Dec 28 2018
When a nor’easter struck the East Coast in early January 2018, a record-breaking high tide made several streets in Boston inaccessible, and in Boston’s Seaport District, seawater rushed down Seaport Boulevard.
The Aquarium subway station was forced to close by a deluge of water that poured down the steps leading down to the station. Just a week later, a team of students in a dry classroom on MIT’s campus discussed ways in which coastal cities such as Boston can cope with worsening floods caused by rising sea levels.
We live in a coastal city, so obviously we are being significantly impacted by sea level rise. We talked about the bad nor’easter earlier in January and brainstormed ways to mitigate the flooding.
Valerie Muldoon, third-year mechanical engineering student, MIT.
Muldoon and her colleagues were enrolled in 2.981 (New England Coastal Ecology), a class that meets at the time of MIT’s Independent Activities Period. The MIT Sea Grant College Program, which is affiliated with MIT’s Department of Mechanical Engineering, offers this course.
Juliet Simpson, a research engineer, and Carolina Bastidas, a research scientist, are MIT Sea Grant instructors who use the 4-week class to introduce students to the biological composition of coastal ecosystems, to the critical role played by there regions in protecting the environment, and to the impacts of human interaction and climate change on them.
“We want to give a taste of coastal communities in New England to the students at MIT — especially those who come from abroad or other parts of the U.S.,” stated Bastidas, a marine biologist who focuses her research primarily on coral and oyster reefs.
Muldoon, a double minor in energy studies and environment and sustainability, stated that she was “so excited to see a Course 2 class on coastal ecology.”
“I’m passionate about protecting the environment, so the topic really resonated with me,” she noted.
The course starts with an introduction to various types of coastal ecosystems seen in the New England area, for example, eelgrass meadows, rocky intertidal regions, kelp forests, and salt marshes. The course instructors not only offer an outline of the composition of each environment but they also discuss the physiology of the innumerable organisms living in them.
Midway through the course, students get to know about the influence of human effects such as eutrophication, climate change, and increased development on coastal habitats.
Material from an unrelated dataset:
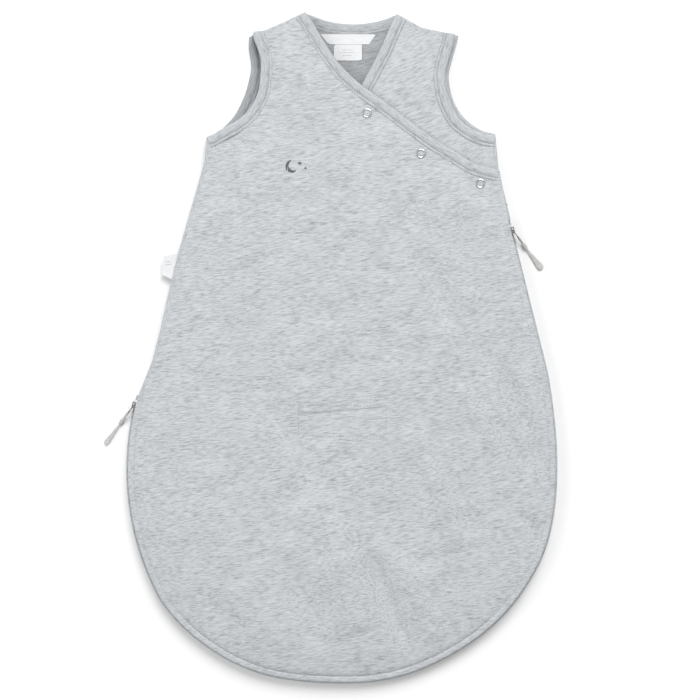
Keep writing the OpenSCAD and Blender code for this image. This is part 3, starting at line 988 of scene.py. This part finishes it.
def cloth(name, outlines, spacing, top, under, material=JERSEY_PANEL, reverse=None):
    """A flat-cut cloth, its outline first and then its holes. top and under give the heights
    of its two faces at each point.
    reverse is "top" or "under", for the face that shows the jersey's reverse side, drawn darker: partly its duller
    back, partly painted shade."""
    steps = [EDGE_STEP] + [HOLE_STEP] * (len(outlines) - 1)
    rims = [resample(np.concatenate([line, line[:1]]), step)[:-1]
            for line, step in zip(outlines, steps)]
    flat, faces = triangles(rims, outlines, cloth_points(rims, outlines, spacing))
    count = len(flat)
    body = np.concatenate([np.column_stack([flat, top(flat)]),
                           np.column_stack([flat, under(flat)])])
    all_faces = faces.tolist() + (faces[:, ::-1] + count).tolist() + walls(faces, count)
    piece = make_piece(name, (body, all_faces, None), material, "jersey")
    if reverse:
        piece.data.materials.append(JERSEY_INSIDE_SHADED)
        first = 0 if reverse == "top" else len(faces)
        for face in piece.data.polygons[first:first + len(faces)]:
            face.material_index = 1
    return piece


def flat_at(height):
    return lambda points: np.full(len(points), height)


# Where the bend starts and ends, across the fold line
BEND = (-2 * MM, 28 * MM)


def crosses_fold(piece):
    """The cloth rolls over in a soft bend where the front folds open."""
    start, end = (FOLD_POINT + reach * FOLD_ACROSS for reach in BEND)
    height = fold["pos_m"][2]
    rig.blend(piece, "back", "front", (*start, height), (*end, height))
    return piece


def attach(piece, body, *nodes):
    """Ties a piece to a body, or to both sides of the fold, in place of the named CAD nodes."""
    if nodes:
        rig.replaces(piece, *nodes)
    return crosses_fold(piece) if body == "both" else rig.ride(piece, body)


def size_of(outline):
    return tuple(outline.max(axis=0) - outline.min(axis=0))


front = cloth("front_cloth", [FRONT, slit_hole], 3.4 * MM, front_height, front_under,
              reverse="under")
attach(front, "both", "front_panel", "front_side_panel")
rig.sheet(front, flat=size_of(FRONT), held="laid", rests_on=["back_panel"], area=area(FRONT))

SAG = 0.15 * MM
# Its top face, the bag's inside, shows the reverse side darkened as painted shade
back = cloth("back_cloth", [inset(BACK, 0.3 * MM), slit_hole], 6 * MM,
             lambda points: BACK_TOP + SAG * waves(points, 60 * MM, 8), flat_at(0.0),
             reverse="top")
attach(back, "back", "back_panel")
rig.sheet(back, flat=size_of(BACK), held="laid", area=area(BACK))


def lap_height(points):
    gap, _ = nearest(points, LAP, closed=True)
    soft = np.clip((gap - CROWN_START) / (20 * MM), 0, 1)
    rise = soft * (0.5 + 0.35 * waves(points, 45 * MM, 12)) * MM
    return LAP_TOP + rise * clear_of_snaps(points)


lap = cloth("underlap_cloth", [LAP], 4.5 * MM, lap_height,
            lambda points: lap_height(points) - CLOTH, JERSEY_LAP, reverse="under")
attach(lap, "back", "underlap")
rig.sheet(lap, flat=size_of(LAP), held="laid", rests_on=["back_cloth"], area=area(LAP))

# ---- Strips sewn along the edges ----


def strip(name, line, profile, material, slot, step=2.2 * MM):
    """A strip along an edge. Its profile is (distance into the cloth, height), closed."""
    line = resample(line, step)
    rings = [np.column_stack([inset(line, distance), np.full(len(line), height)])
             for distance, height in profile]
    return make_piece(name, tube(np.stack(rings, axis=1)), material, slot)


def above(base, shape):
    """Profile points from millimetres, with their heights above base."""
    return [(distance * MM, base + height * MM) for distance, height in shape]


# Where the coverstitch's inner row sinks into a strip, as a share of its width
GROOVE = 0.74


def binding_profile(low, high, width, thick=0.85 * MM, groove=-0.05, floor=-1.0):
    """Cross-section of a folded strip over an edge, with its coverstitch groove."""
    top = [(width + 0.4 * MM, high - 0.1 * MM), (width, high + thick * 0.55),
           (width - 0.9 * MM, high + thick * 0.75), (0.80 * width, high + thick * 0.75),
           (GROOVE * width, high + thick * groove), (0.68 * width, high + thick * 0.85),
           (0.45 * width, high + thick * 1.1), (0.2 * width, high + thick),
           (0.2 * MM, high + thick * 0.5), (-0.45 * MM, high - 0.1 * MM)]
    bottom = [(distance, low - (height - high)) for distance, height in reversed(top)]
    bottom = [(distance, max(height, floor)) for distance, height in bottom]
    middle = [(-0.6 * MM, (low + high) / 2)]
    return top + middle + bottom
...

“We focus on climate change as it impacts coastal communities like rocky shores and salt marshes,” stated Simpson, a coastal ecologist who studies how plants and algae respond to human interference. “There are a lot of interesting implications for sea level rise for intertidal organisms.”
Increase in sea level, for instance, has driven organisms living in salt marshes to migrate upland. Variations in both air and water temperature also have a severe impact on the inhabitants of coastal regions.
As temperatures rise, all of those organisms are going to need to adapt or the communities are going to change, possibly dramatically.
Juliet Simpson, Research Engineer, MIT.
The protection of coastal ecosystems has widespread implications that reach beyond the plants and animals living there since they provide a natural defense against climate change. Several coastal regions are natural hotspots for carbon capture and sequestration. Enormous amounts of carbon are captured by seagrass meadows and salt marshes. This carbon can be stored for several thousand years in peat.
“I was shocked at how much carbon the plants in these ecosystems can hold through sequestration,” recalled Muldoon.
It is highly crucial to protect these areas to ensure this natural sequestration of carbon continues and to prevent leaking out of carbon already stored there. Coastal ecosystems are also conducive to protecting coastal cities, such as Boston, from flooding caused by an increase in sea level.
“We talk about the ecology of coastal cities and how flooding from storms and sea level rise impacts human communities,” added Simpson.
The class ends in a field trip to Odiorne Point State Park in New Hampshire. There, students can interact with the communities they have studied. Students gather data related to the species living in the adjacent rocky shore and salt marsh with the help of fundamental techniques in ecology.
Bastidas and Simpson will expand the scope of the class beyond New England in a new course—2.982 (Ecology and Sustainability of Coastal Ecosystems)—to be offered in fall 2019.
Although the impacts of climate change on coastal ecosystems often seem to be dreadful, the instructors want the focus of the students to be on the positive.
Rather than have students focus on the gloom and doom aspect, we want to encourage them to come up with novel solutions for dealing with climate change and carbon emissions.
Carolina Bastidas, Research Scientist, MIT.
Muldoon envisions an exceptional role for mechanical engineers such as herself in developing such solutions.
“I think it’s so important for mechanical engineering students to take classes like this one because we are definitely going to be needed to help mitigate the problems that come with sea level rise,” she stated.